The Youth Contract initiative will provide 160,000 six-month wage subsidies and boost the number of internships and apprentices for under-25s over the next three years, in a bid to get “every unemployed young person working or learning again".

Private-sector employers taking on an 18- to 24-year-old who has been unemployed for more than nine months will be granted a subsidy of £2,275 to cover half the cost of the national minimum wage for six months.

In addition to the 160,000 job opportunities, a further 250,000 work experience placements lasting up to eight weeks will be offered to young people who have been on jobseeker’s allowance for more than three months.

An extra 20,000 apprenticeship payments worth £1,500 will also be made available to small businesses taking on a 16- to 24-year-old apprentice for the first time – adding to the 20,000 places announced by the government last week.

However, while youngsters who take up internships will continue to receive their unemployment benefits, those who drop out of the job scheme or quit employment after six months will lose their welfare payments.

Clegg said: “This is a £1 billion package and what’s different about it is that is gets young people into proper, lasting jobs in the private sector. But it’s a contract, a two-way street: if you sign up for the job there’ll be no signing on for the dole. You have to stick with it.”
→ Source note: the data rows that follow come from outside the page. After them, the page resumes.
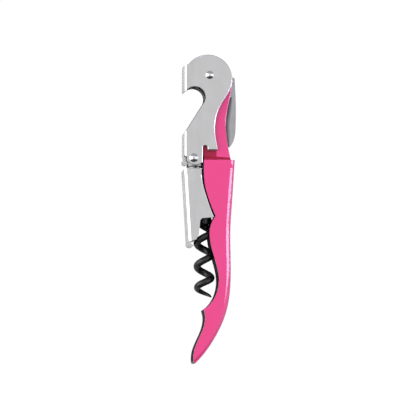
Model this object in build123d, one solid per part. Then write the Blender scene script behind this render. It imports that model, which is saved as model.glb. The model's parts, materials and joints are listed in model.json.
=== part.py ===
"""Double-hinged lever corkscrew, modelled closed and lying on its side.

While it is drawn, the origin is the centre of the main rivet, on the middle plane of the tool.
+Y points to the head end, +X to the back of the handle, and every pivot is parallel to Z.
At the end everything is moved so that the origin is the centre of the box's bottom face.
"""
import os
from math import cos, pi, radians, sin

from build123d import *

# Sheet metal, shared by the handle and both levers
SHEET = 1.2
OUTER_HALF = 6.0
INNER_HALF = OUTER_HALF - SHEET
NECK_HALF = 4.5
NECK_INNER_HALF = NECK_HALF - SHEET
HANDLE_FOLD_RADIUS = 1.8
HEAD_FOLD_RADIUS = 1.0
FOOT_FOLD_RADIUS = 1.7
CHROME_EDGE_ROUND = 0.3
TAB_EDGE_ROUND = 0.8
PAINT_EDGE_ROUND = 0.3
REACH = 40.0

# Pivots
MAIN_PIVOT = (0.0, 0.0)
STEP_PIVOT = (-6.17, -32.32)
WORM_PIVOT = (-0.5, -26.3)
RIVET_RADIUS = 1.2
PIN_RADIUS = 1.1
RUNNING_GAP = 0.05
FACE_GAP = 0.02

# Rivet heads
MAIN_DOME_RADIUS = 1.6
STEP_DOME_RADIUS = 1.75
DOME_HEIGHT = 0.85

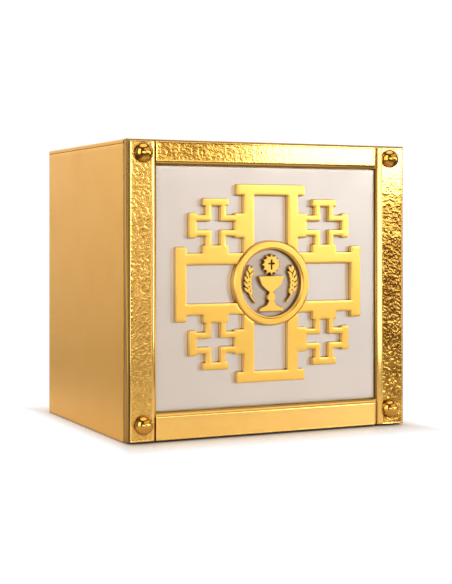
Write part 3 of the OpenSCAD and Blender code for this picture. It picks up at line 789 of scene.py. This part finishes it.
def clusters(node):
    """Vertices of the separate solids of a node."""
    verts, faces = merged(node)
    parent = list(range(len(verts)))

    def find(i):
        while parent[i] != i:
            parent[i] = parent[parent[i]]
            i = parent[i]
        return i

    for f in faces:
        for k in f[1:]:
            parent[find(k)] = find(f[0])
    groups = {}
    for i in range(len(verts)):
        groups.setdefault(find(i), []).append(i)
    return [verts[g] for g in groups.values()]


def solids(node):
    """Boxes of the separate solids of a node."""
    boxes = [(v.min(0), v.max(0)) for v in clusters(node)]
    return sorted(boxes, key=lambda bx: (round(bx[0][0], 4), round(bx[0][2], 4)))


DOME_SHANK = 2.5 * MM
DOME_RIM = 0.35 * MM
face_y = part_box("left_strip")[0].y
b = Builder()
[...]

The number of young people not in employment, education or training (NEETs) has risen to a record high of 1.16 million, according to statistics released by the Department for Education yesterday.

The Youth Contract programme – which begins next April – offered an opportunity to break the “no experience, no job” cycle and stimulate job creation, said the CIPD.

Katerina Rüdiger, the CIPD’s skills policy adviser, warned there could be a danger that employers became reliant on such subsidiaries, but added: “If the Youth Contract is successful in widening the pool of employers who have recent experience of employing young workers, we’re confident that they’ll get hooked on the potential to grow their own workforces.”

The government’s move was also welcomed by business groups the CBI and British Chambers of Commerce (BCC), who said the policy would incentivise employers to hire young people and help offset training costs.

The government was also “right to include tough sanctions for those young people who do not fulfill their contract,” said Adam Marshall, BCC’s director of policy.

“Employers do not want to employ young people, train them up, and then find they leave without good reason,” he continued. “Businesses are ready to do their bit, and the Youth Contract will help provide a much-needed jobs boost for the young.”

But the Labour party – which claimed the Youth Contract was a reincarnation of the axed Future Jobs Fund – questioned funding for the new initiative following reports that working tax credits were to be squeezed.

Clegg told the BBC this morning that the programme would not be paid for by one single tax or spending measure, but confirmed the government was considering a “number of savings” likely to be announced by chancellor George Osborne in his autumn statement on Tuesday.

On the same day, the independent Office for Budget Responsibility is expected to downgrade its forecast that public-sector job cuts will be outweighed by a significant expansion in the private sector.